Like the wild carrot among all the umbel-bearers, and the daisy
among the horde of composites, the elder flower has massed its
minute florets together, knowing that there was no hope of
attracting insect friends, except in such union. Where clumps of
elder grow - and society it ever prefers to solitude - few
shrubs, looked at from above, which, of course, is the winged
insect's point of view, offer a better advertisement. There are
people who object to the honey-like odor of the flowers.
Doubtless this is what most attracts the flies and beetles, while
the lesser bees, that frequent them also, are more strongly
appealed to through the eye. No nectar rewards visitors,
consequently butterflies rarely stop on the flat clusters; but
there is an abundant lunch of pollen for such as like it. Each
minute floret has its five anthers so widely spread away from the
stigmas that self-pollination is impossible; but with the help of
small, winged pollen carriers plenty of cross-fertilized fruit
forms. With the help of migrating birds, the minute nutlets
within the "berries" are distributed far and wide.
When clusters of dark, juicy fruit make the bush top-heavy, it
is, of course, no part of their plan to be gathered into pails,
crushed and boiled and fermented into the spicy elderberry wine
that is still as regularly made in some old-fashioned kitchens as
currant jelly and pickled peaches. Both flowers and fruit have
strong medicinal properties. Snuffling children are not loath to
swallow sugar pills moistened with the homeopathic tincture of
Sambucus. The common European species (S. nigra), a mystic plant,
was once employed to cure every ill that flesh is heir to; not
only that, but, when used as a switch, it was believed to check a
lad's growth. Very likely! Every whittling schoolboy knows how
easy it is to remove the white pith from an elder stem. An
ancient musical instrument, the sambuca, was doubtless made from
many such hollow reed-like sticks properly attuned.
A more woody species than the common elder, whose stems are so
green it is scarcely like a true shrub, is the very beautiful
RED-BERRIED or MOUNTAIN ELDER (S. pubens), found in rocky places,
especially in uplands and high altitudes, from the British
Possessions north of us to Georgia on the Atlantic Coast, and to
California on the Pacific. Coming into bloom in April or May, it
produces numerous flower clusters which are longer than broad,
pyramidal rather than flat-topped.
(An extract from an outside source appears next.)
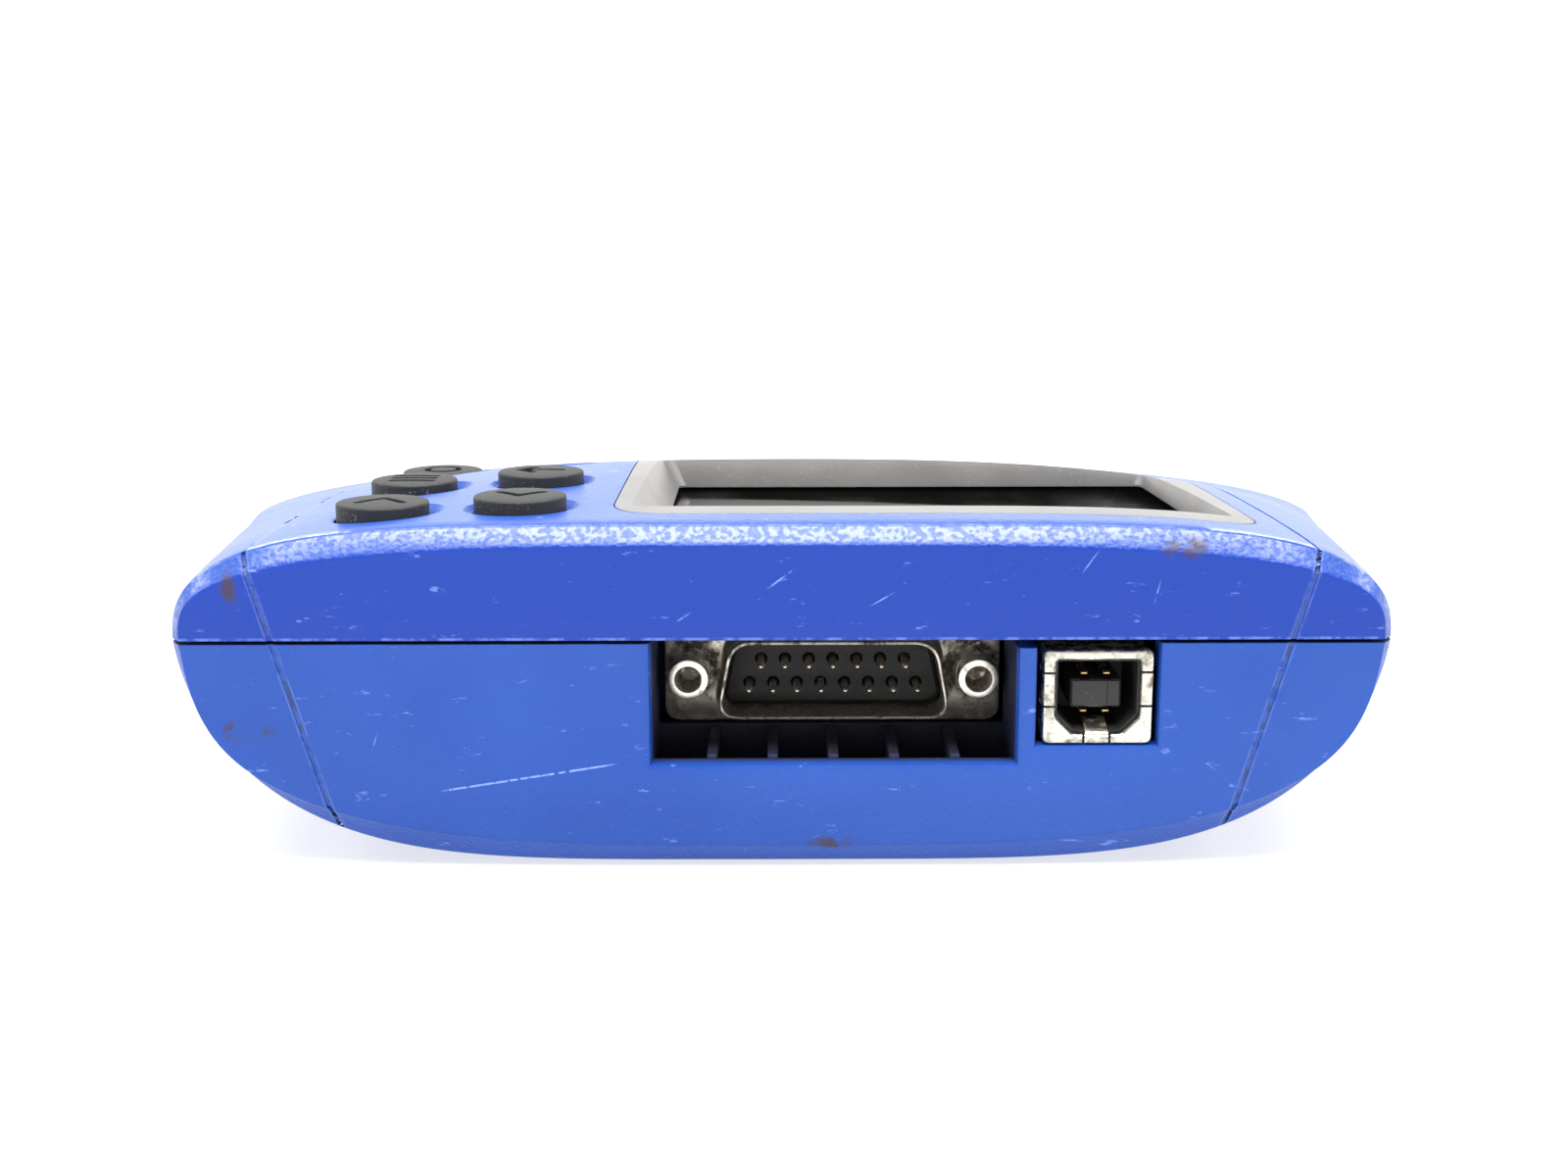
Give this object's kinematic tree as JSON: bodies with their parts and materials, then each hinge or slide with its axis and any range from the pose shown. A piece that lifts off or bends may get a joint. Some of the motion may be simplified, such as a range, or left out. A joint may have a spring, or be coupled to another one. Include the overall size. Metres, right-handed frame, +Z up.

They turn brown when drying.
In young twigs the pith is reddish-brown, not white as in the
common elder. Birds with increased families to feed in June are
naturally attracted by the bright red fruit; and while they may
not distribute the stones over so vast an area as autumn migrants
do those of the fall berries, they nevertheless have enabled the
shrub to travel across our continent.